Detective Short had interrogated numerous of Jesse’s friends and acquaintances but was unable to pinpoint a credible suspect.
However, another significant detail about Jesse’s life that Short discovered was that a couple of months before his death, he’d been arrested for refusing to co-operate with police when they arrived to break up a house party. The grave-sounding charge was « obstructing a government operation, » and the arresting officer was Steven Rios.
That information aligned with something Jesse had disclosed to his mother – that he had been involved in a romantic liaison with a married police officer. Within hours of receiving a citation, Jesse revealed, the officer had appeared unannounced at his flat.

A friend of Jesse’s told investigators the 23-year-old had been having an affair with a Columbia police officer (Image: Handout)
Jesse’s friend Patrick Rogers stated he had never divulged the policeman’s identity. « In all of the time he spoke with me, he wouldn’t say his name, he only referred to him as ‘Columbia’s finest.’ He was excited about it, » Patrick explained.
« I mean the guy was coming by on-duty. »
Yet Linda claimed that once Jesse learnt his clandestine partner was married with a child expected, he had resolved to end the affair. « He said, ‘I’m not going to see him anymore. I just want him to stay away,' » Linda recalled.
Officer Rios, then aged 27, had offered to guard Jesse’s body and the crime scene following the killing, during his subsequent shift, but within days he had admitted to his wife that he had been having relations with another man.
Around the same period, Mr Ballen recounted, the crucial evidence that Detective Short required arrived through an unexpected witness. A « very nervous » young man named Andy Schermerhorn entered his office and relayed an extraordinary account.
Mr Ballen declared: « Andy sat down and told Short that just a few weeks earlier he and Jesse had gone out together and then gone back to Jesse’s apartment.
« But around 3:00 a.m. they were interrupted by a knock on the door. Jesse went to answer it and a uniformed police officer walked in shining a flashlight.
« Then to Andy’s surprise, Jesse led this officer right into the bedroom and he joined them for a threesome. And then after they were done, the cop told Andy, ‘You better keep this a secret.’ Detective Short couldn’t believe it. I mean, the final piece of evidence he needed had just fallen into his lap. And went on to identify Officer Rios as the man in question. »
Evidence surfaced suggesting Jesse had been making threats to expose the secret relationship he shared with Rios.
Four days following Jesse’s murder, Rios requested leave from his duties, informing his superior that he and his wife needed to visit relatives in Virginia. In reality, however, Rios had travelled to a Walmart branch near Kansas City, purchased a shotgun and threatened to take his own life.

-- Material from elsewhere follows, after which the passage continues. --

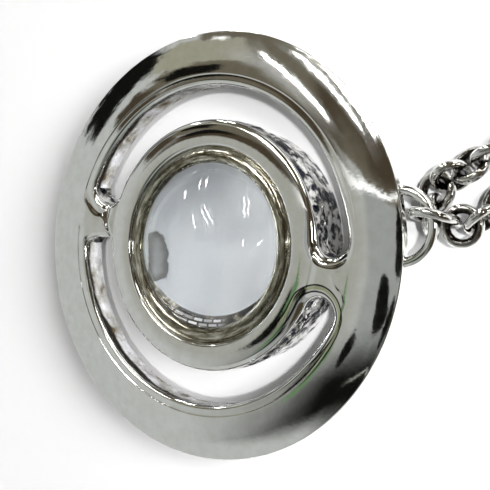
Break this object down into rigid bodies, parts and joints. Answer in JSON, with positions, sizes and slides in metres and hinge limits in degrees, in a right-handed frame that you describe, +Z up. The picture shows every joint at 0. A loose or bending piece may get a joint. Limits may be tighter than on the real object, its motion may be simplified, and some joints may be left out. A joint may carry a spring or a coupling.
{
  "type": "orb pendant",
  "caption": "Round openwork pendant with a clear domed crystal in an inner ring, on a looped chain of round links with a spring ring clasp.",
  "frame": {"origin": "on the surface the necklace lies on, below the middle of its bounding box", "axes": "+X from the pendant along the laid out chain to the clasp, +Z up out of the pendant's front face"},
  "size_m": [0.228, 0.087, 0.01],
  "materials": {
    "frame_metal": "polished, with as-cast slot walls",
    "crystal": "clear polished glass",
    "ring_metal": "polished wire",
    "chain_metal": "polished wire links",
    "clasp_metal": "polished"
  },
  "bodies": {
    "root": {"pendant_frame": "frame_metal", "crystal_orb": "crystal", "jump_ring": "ring_metal", "chain_upper": "chain_metal", "chain_lower": "chain_metal", "clasp": "clasp_metal"}
  },
  "joints": []
}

Rios abandoned the suicide attempt, but was subsequently spotted perilously close to the edge at the top of a multi-storey car park.

Rios had attempted suicide shortly before his arrest (Image: Police Handout)
Short stated that the officer’s conduct « reeked of guilt. »
A DNA sample from skin discovered beneath Jesse’s fingernails provided the conclusive piece of evidence Short required, and Rios – who had by this point been admitted to an emergency psychiatric facility for his own protection – was arrested. Despite being found guilty of first-degree murder in 2005, Rios continued to assert his innocence.
Following an appeal, the charge was downgraded to second-degree murder. His wife, who gave evidence in his defence during the trial, told journalists: « There are a lot of people who cheat everyday, unfortunately, but it doesn’t make him a murderer. »
The pair subsequently divorced.
Rios, who will be up for parole in 2049, maintained to Dateline that he did not murder Jesse: « Some people think I’m a killer, some people think I’m not… I know I’m not, » he stated.